Sheik Yusuf Indahaadde, the national security chairman for the Islamic group, also called for holy war and claimed at the same news conference that 35,000 Ethiopian troops were on Somali soil, but did not give any further details. Foreign observers, however, have put the number in the hundreds.

“This is a declaration of war,” Indahaadde said. “We will not wait any more. we will defend the integrity of our land.”

The Islamic courts have declared holy war against Ethiopia on a number of occasions in recent months, but have so far avoided any direct military confrontation.

While Somalia’s weak but internationally recognized government publicly denies it is being supported by Ethiopian troops, government officials, speaking on condition of anonymity, say about 6,000 Ethiopian troops are in Somalia.

The government is increasingly challenged by the hardline Islamic fighters, who oppose all outside intervention, particularly from Ethiopia, Somali’s traditional rival.

The head of a militia allied to the Islamic movement said three Ethiopian battalions totaling 750 men alongside government militia rode into Bur Haqaba Monday morning without a shot being fired. Mohamed Ibrahim Bilial said his militiamen retreated as the Ethiopians entered.

Bur Haqaba is 60 kilometers east of Baidoa, the only town the government controls. It is perched along six hill tops, allowing forces there to control the only road from Mogadishu, which the Islamic movement controls, and Baidoa, 250 kilometers away. It was taken over by Islamic forces in late June.

“We will recapture the town,” Bilial told The AP.

The Ethiopian and government forces later withdrew from Bur Haqaba and reassembled at a military camp 20 kilometers east of Baidoa, residents said.

Ethiopian officials have denied involvement in Somalia – though diplomats, journalists and Somalis have seen their troops in the country. Ethiopians were seen patrolling Baidoa in 11 armored vehicles mounted with anti-aircraft guns Monday.

The reports from Bur Haqaba Monday prompted another denial.

“Any accusations about Ethiopian troops inside Somalia is false,” said Solomon Abebe, a spokesman for Ethiopia’s Foreign Affairs Ministry.

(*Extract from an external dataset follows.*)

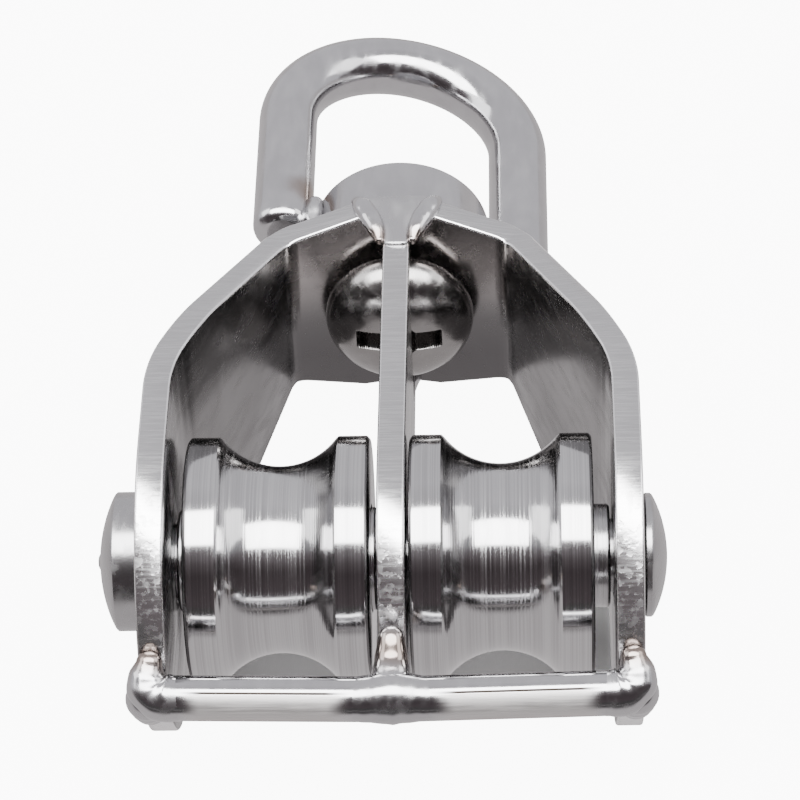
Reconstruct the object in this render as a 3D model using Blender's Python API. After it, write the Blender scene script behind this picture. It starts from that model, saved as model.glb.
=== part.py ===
"""Double sheave block with a swivel eye, lying on its back.

Row frame: +X runs along the axle, +Y from the tie bar to the eye and +Z up,
away from the table that the rear edges of the side plates rest on.
Every outline below is drawn about the middle of the axle, and each node's
own origin is that point, so it lies on both the axle and the swivel axis.
"""

import math

import bmesh
import bpy
import numpy as np

MM = 0.001
GAP = 0.3 * MM

# Rope sheaves
SHEAVE_RADIUS = 12.5 * MM
SHEAVE_WIDTH = 18.4 * MM
SHEAVE_CHAMFER = 0.5 * MM
GROOVE_BOTTOM_RADIUS = 9.5 * MM
GROOVE_ARC_RADIUS = 7.3 * MM
SHEAVE_LEFT_X = -11.5 * MM
SHEAVE_RIGHT_X = 10.9 * MM

# Axle rivet and the sleeves that the sheaves turn on
AXLE_RADIUS = 3.75 * MM
SLEEVE_RADIUS = 5.25 * MM
LEFT_HEAD_RADIUS = 7.1 * MM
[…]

Mohamed Abdi Hussein, the pro-government governor of Bur Haqaba who fled to Baidoa in June when it fell, told the AP no Ethiopian troops had been involved in the recapture of the pro-Islamist town. He urged locals to remain calm.

Somali government officials accused the Islamic group of spreading the claim Ethiopian forces were involved in a bid to heighten tensions.

“I saw government troops and a number of Ethiopian troops,” said taxi driver Salad Ali Mohamed, a Bur Haqaba resident. “Some militiamen loyal to the government joined them when they entered the town but the remainder loyal to the Islamic courts left.”

Somalia hasn’t had an effective national government since 1991, when warlords overthrew dictator Mohammed Siad Barre and then turned on one another, throwing the country into anarchy.

The transitional government was formed in 2004 with U.N. help in hopes of restoring order after years of lawlessness. But it has struggled to assert authority, while the Islamic movement seized the capital, Mogadishu, in June and now controls much of the south.

The Islamic group’s strict and often severe interpretation of Islam raises memories of Afghanistan’s Taliban, which was ousted by a U.S.-led campaign for harboring Osama bin Laden and his al-Qaida fighters.

The U.S. has accused Somalia’s Islamic group of sheltering suspects in the 1998 al-Qaida bombings of U.S. embassies in Kenya and Tanzania. Bin Laden has said Somalia is a battleground in his war on the West.